Copy each line of the listing below exactly.

## Start

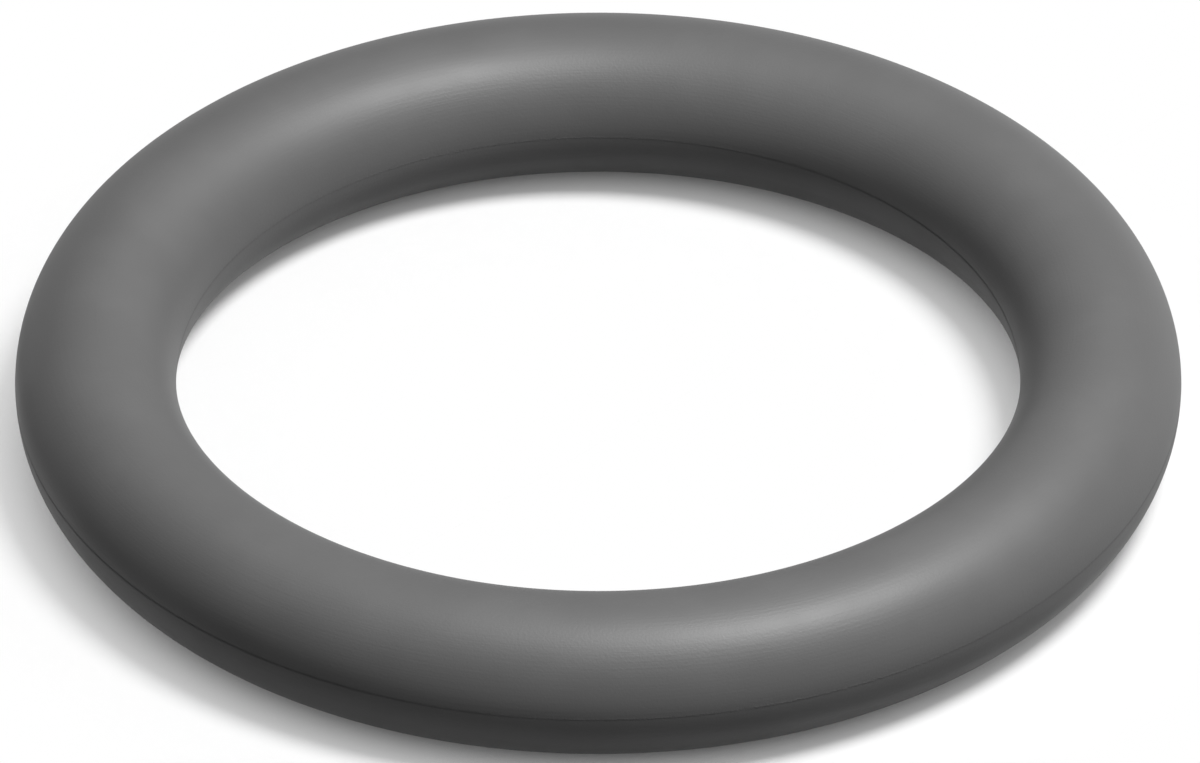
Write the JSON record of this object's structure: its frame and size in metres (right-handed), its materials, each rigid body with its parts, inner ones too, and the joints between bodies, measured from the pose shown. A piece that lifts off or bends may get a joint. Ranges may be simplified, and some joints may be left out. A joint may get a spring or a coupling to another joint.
{
  "type": "rubber o-ring",
  "caption": "Black rubber sealing ring of round section, moulded in one piece, with an open middle for a shaft, tube or plug.",
  "frame": {"origin": "the ring's centre, on its axis and halfway up its section", "axes": "+Z along the ring's axis; the ring is round, so +X and +Y are any two square directions in its plane"},
  "size_m": [0.0386, 0.0386, 0.0054],
  "materials": {
    "rubber": "satin"
  },
  "bodies": {
    "root": {"o_ring": "rubber"}
  },
  "joints": []
}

## End

#### Solution below
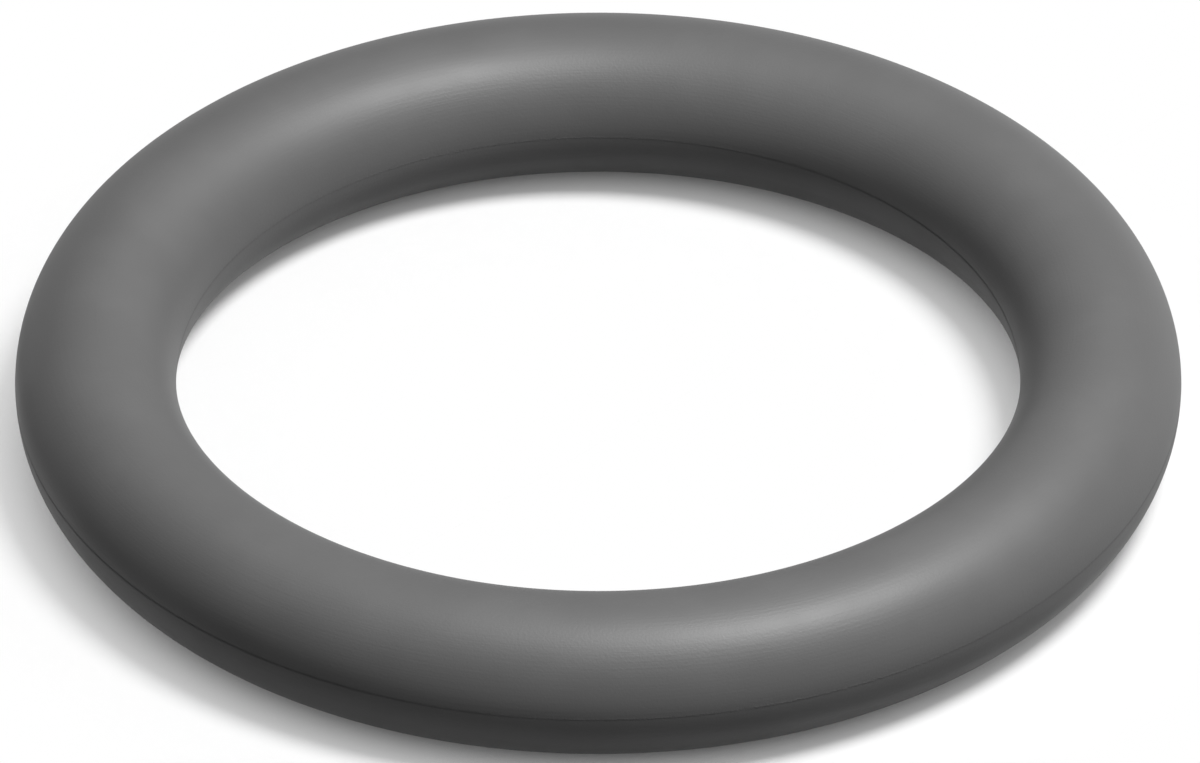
Write the JSON record of this object's structure: its frame and size in metres (right-handed), its materials, each rigid body with its parts, inner ones too, and the joints between bodies, measured from the pose shown. A piece that lifts off or bends may get a joint. Ranges may be simplified, and some joints may be left out. A joint may get a spring or a coupling to another joint.
{
  "type": "rubber o-ring",
  "caption": "Black rubber sealing ring of round section, moulded in one piece, with an open middle for a shaft, tube or plug.",
  "frame": {"origin": "the ring's centre, on its axis and halfway up its section", "axes": "+Z along the ring's axis; the ring is round, so +X and +Y are any two square directions in its plane"},
  "size_m": [0.0386, 0.0386, 0.0054],
  "materials": {
    "rubber": "satin"
  },
  "bodies": {
    "root": {"o_ring": "rubber"}
  },
  "joints": []
}